The important element of a crystal structure is how the atoms are arranged. Kumar says, “Crystal structures are classified in specific space groups that describe the symmetric operations that are allowed.”

Ideally, this process works well for crystal structures that contain all of their atoms slotted in the correct positions. Kumar says, “Most metal crystal structures are not made perfectly and contain what are known as defects where atoms are missing from their expected positions because of manufacturing deformities. Two other causes of defects are impurities and experimental noise.”

No current method is available for classifying crystal structures with defects that occur in practice (a.k.a real life) according to Kumar. He adds, “Researchers apply certain thresholds to classify materials with defects.”

The barrier to finding a universal technique for identifying crystal structures with defects is the large number of calculations that need to be done. An approach has now been developed that uses artificial intelligence to teach a computer to handle this challenging task.

Recognition of local and global order
Kumar and his colleagues devised a procedure for classifying crystal structures using a machine learning-based approach to determine their symmetry. He says, “We wanted to devise an approach that can be used by other researchers in their work and that was not a black box.”
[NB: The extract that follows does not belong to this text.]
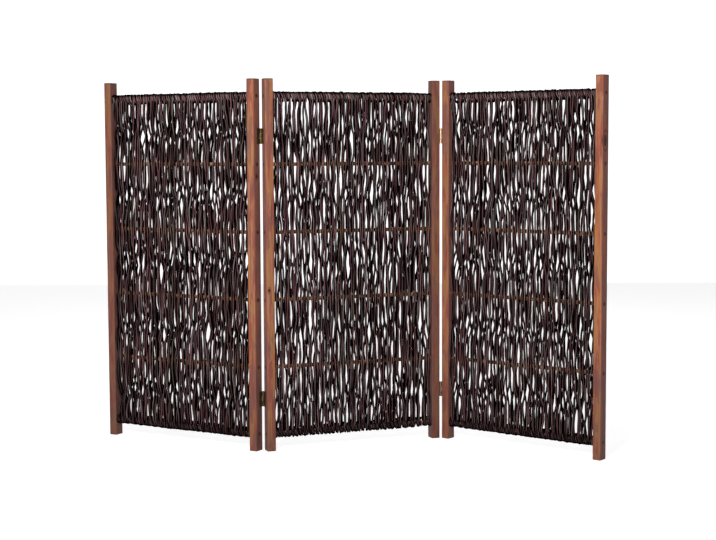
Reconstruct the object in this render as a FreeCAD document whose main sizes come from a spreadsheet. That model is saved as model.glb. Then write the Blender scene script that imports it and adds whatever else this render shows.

The procedure used by the researchers is shown in Figure 3. The first step was to generate a two-dimensional fingerprint of every crystal structure using a novel physics method. In the next step, a small subset of these structures was used by the computer as a training tool to develop a neural network model and then optimized using a neural network visualization filter. 


Figure 3. An artificial intelligence procedure shown was used to identify the crystal structures for materials with defects. (Figure courtesy of Devinder Kumar, University of Waterloo, under the Creative Commons Attribution 4.0 International license found at http://creativecommons.org/licenses/by/4.0/. No changes were made to the figure.)

Kumar says, “Our objective was to train the computer to properly use data from more than 100,000 crystal structures including heavily defective ones. As the computer processed a series of complicated mathematical calculations to produce crystal structures, a feedback loop was employed if the incorrect crystal structure was initially proposed. For a correct crystal structure, the computer then went through a more thorough analysis that involved creating a model to explain the results.”

Crystal structure development took into consideration local and global order. Kumar says, “Computer modeling started with local layers but kept on building to produce multiple structures. The process took place layer by layer to move from local order to global order.”

Once the computer properly identified crystal structures, an insightful convolutional neural network model was implemented that accurately predicted crystals with similar structures. Kumar says, “We are able to identify crystal structures with excellent accuracy even at defect concentrations up to 40%.”

Kumar stressed that the neural network used the same analysis that a researcher would in identifying a crystal structure though the computer is not explicitly instructed to do so. 

This work represents a starting point for researchers in identifying new materials suitable for use in extreme operating conditions according to Kumar. He says, “We hope this technique can be used by other researchers who can use it to extrapolate an idea about a material with specific properties to an actual structure. This artificial intelligence approach to modeling is a building block to new materials. An added benefit is that the analysis of incomplete and possibly noisy crystalline structures can now be realized.”

The researchers are looking in the future to develop a more robust model that will generate actual three-dimensional projections. Additional information on the classification of crystalline structures with defects can be found in a recent article (2) or by contacting Kumar at devinder.kumar@uwaterloo.ca. 

REFERENCES
1. Canter, N. (2017), “Hexagonal close-packed high-entropy alloys,” TLT, 73 (8), pp. 14-15.
2. Ziletti, A., Kumar, D., Scheffler, M. and Ghiringhelli, L. (2018), “Insightful classification of crystal structures using deep learning,” Nature Communications, Article number: 2775.